Task to complete:
Start at the line containing "for item in" and stop at the line containing "if obj.type not"; copy those lines exactly, both ends included, and no others.

====================

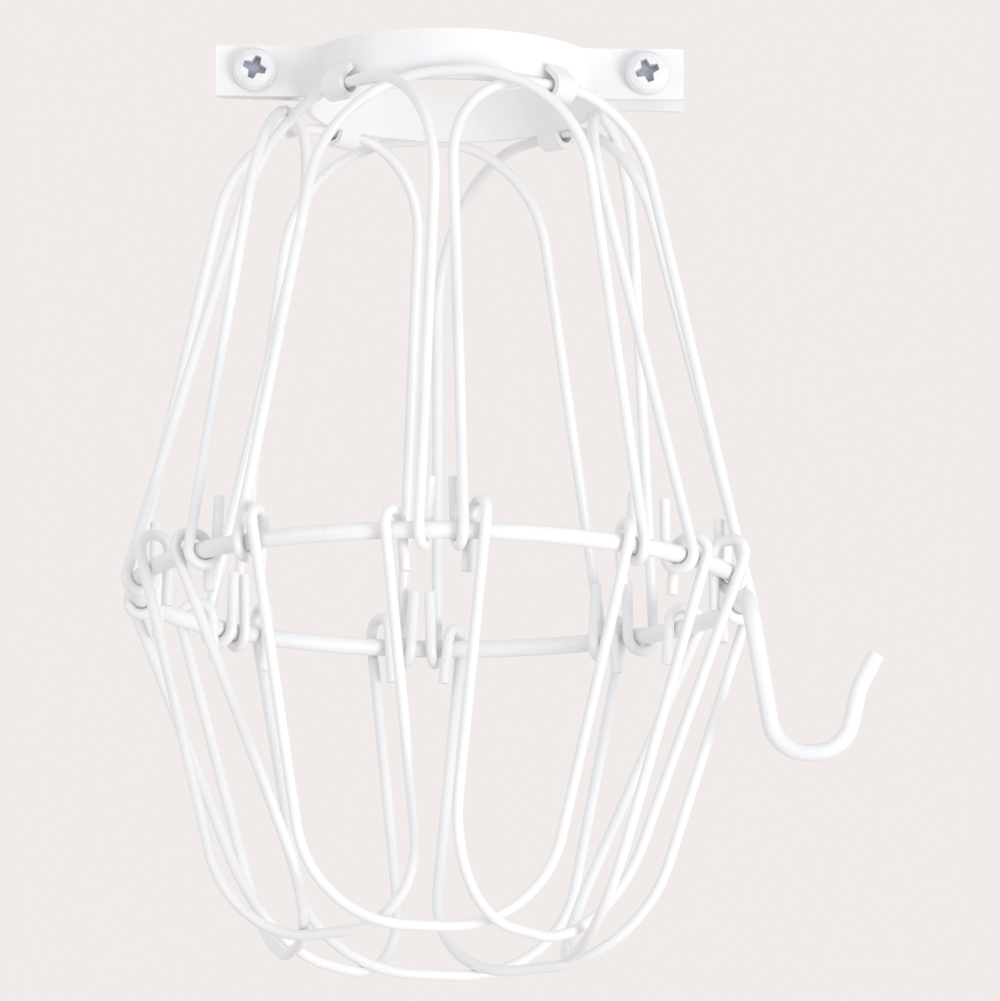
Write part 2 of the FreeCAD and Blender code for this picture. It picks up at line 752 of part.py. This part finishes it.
def build():
    """All the pieces of the guard."""
    pieces = []
    rear_turn = size("rear_half_turn")
    pieces.append(half_collar("collar_front", "front_ear_offset", 180, (-LOOP_STEP, LOOP_STEP)))
    pieces.append(half_collar("collar_rear", "rear_ear_offset", rear_turn, (-3 * LOOP_STEP, 3 * LOOP_STEP)))
    pieces.append(waist_ring("waist_ring"))
    for number in range(LOOP_COUNT):
        pieces.append(upper_loop(f"upper_loop_{number + 1}", number))
    for number in range(LOOP_COUNT):
        pieces.append(lower_loop(f"lower_loop_{number + 1}", number))
    pieces.append(clamp_screw("screw_left", -1))
    pieces.append(clamp_screw("screw_right", 1))
    pieces.append(clamp_nut("nut_left", -1))
    pieces.append(clamp_nut("nut_right", 1))
    return pieces


pieces = build()
doc.recompute()

for item in doc.Objects:
    if "Invalid" in item.State or "Error" in item.State:
        raise RuntimeError(f"{item.Label} did not build: {item.State}")
for piece in pieces:
    if piece.Shape.isNull() or not piece.Shape.isValid():
        raise RuntimeError(f"{piece.Label} has no valid shape")
    if len(piece.Shape.Solids) != 1:
        raise RuntimeError(f"{piece.Label} is not one solid")
for piece in pieces:
    piece.Shape.exportStep(f"parts/{piece.Label}.step")
    print(piece.Label, round(piece.Shape.Volume, 1))
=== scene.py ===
import math

import bpy
from mathutils import Matrix, Vector


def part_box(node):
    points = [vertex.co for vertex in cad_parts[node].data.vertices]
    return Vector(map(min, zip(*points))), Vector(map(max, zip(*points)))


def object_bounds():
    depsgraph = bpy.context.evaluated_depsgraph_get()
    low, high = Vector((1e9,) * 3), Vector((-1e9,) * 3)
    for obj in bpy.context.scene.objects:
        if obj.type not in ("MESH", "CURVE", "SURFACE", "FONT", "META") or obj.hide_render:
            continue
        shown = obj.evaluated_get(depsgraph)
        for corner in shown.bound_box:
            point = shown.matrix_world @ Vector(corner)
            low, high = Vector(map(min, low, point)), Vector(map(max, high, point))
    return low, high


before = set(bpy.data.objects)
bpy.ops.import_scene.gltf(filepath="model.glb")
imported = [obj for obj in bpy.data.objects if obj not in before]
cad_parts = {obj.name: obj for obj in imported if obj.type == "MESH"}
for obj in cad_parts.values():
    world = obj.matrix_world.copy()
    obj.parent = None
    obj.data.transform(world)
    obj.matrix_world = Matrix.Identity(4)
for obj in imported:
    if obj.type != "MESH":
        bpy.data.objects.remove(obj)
cad_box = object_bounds()
bpy.ops.object.select_all(action="DESELECT")

# The camera stands a little below the guard and looks up at the waist ring.
IMAGE_WIDTH = 1000
IMAGE_HEIGHT = 1001
CAMERA_DISTANCE = 3.0
CAMERA_PITCH = math.radians(11.3)
CAMERA_ROLL = math.radians(0.5)
FOCAL_LENGTH_IN_PIXELS = 16340
RING_CENTRE = Vector((0, 0, -0.0951))
RING_PIXEL = (445.0, 590.6)
SENSOR_WIDTH = 36.0
FAR_CLIP = 60.0

FLOOR_DROP = 3.4
FLOOR_SIZE = 40.0
GROUND_COLOUR = (0.880, 0.831, 0.815, 1.0)
GROUND_DULL = 0.985
GROUND_ROUGHNESS = 0.9
STUDIO_LIGHT = (0.97, 0.985, 1.0, 1.0)
STUDIO_STRENGTH = 0.84

# Each lamp: place, side length in metres and power in watts.
KEY_LAMP = ((1.5, -1.65, -0.8), 1.0, 24.5)
FILL_LAMP = ((-1.6, -1.3, -0.1), 1.3, 4.0)

MILLIMETRE = 0.001

# Sockets of a Mix node that blends colours.
MIX_SHARE, MIX_FIRST, MIX_SECOND = 0, 6, 7
MIX_COLOUR = 2


class Value:
    """One output of a node. Sums and products of values add Math nodes."""

    def __init__(self, finish, socket):
        self.finish = finish
        self.socket = socket

    def math(self, operation, other=0.0):
        return self.finish.node("ShaderNodeMath", {"operation": operation}, {0: self, 1: other})

    def __add__(self, other):
        return self.math("ADD", other)

    __radd__ = __add__

    def __sub__(self, other):
        return self.math("SUBTRACT", other)

    def __rsub__(self, other):
        return self.math("MULTIPLY", -1.0) + other

    def __mul__(self, other):
        return self.math("MULTIPLY", other)

    __rmul__ = __mul__

    def __gt__(self, other):
        return self.math("GREATER_THAN", other)

    def __lt__(self, other):
        return self.math("LESS_THAN", other)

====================

Reply to the task:
for item in doc.Objects:
    if "Invalid" in item.State or "Error" in item.State:
        raise RuntimeError(f"{item.Label} did not build: {item.State}")
for piece in pieces:
    if piece.Shape.isNull() or not piece.Shape.isValid():
        raise RuntimeError(f"{piece.Label} has no valid shape")
    if len(piece.Shape.Solids) != 1:
        raise RuntimeError(f"{piece.Label} is not one solid")
for piece in pieces:
    piece.Shape.exportStep(f"parts/{piece.Label}.step")
    print(piece.Label, round(piece.Shape.Volume, 1))
=== scene.py ===
import math

import bpy
from mathutils import Matrix, Vector


def part_box(node):
    points = [vertex.co for vertex in cad_parts[node].data.vertices]
    return Vector(map(min, zip(*points))), Vector(map(max, zip(*points)))


def object_bounds():
    depsgraph = bpy.context.evaluated_depsgraph_get()
    low, high = Vector((1e9,) * 3), Vector((-1e9,) * 3)
    for obj in bpy.context.scene.objects:
        if obj.type not in ("MESH", "CURVE", "SURFACE", "FONT", "META") or obj.hide_render:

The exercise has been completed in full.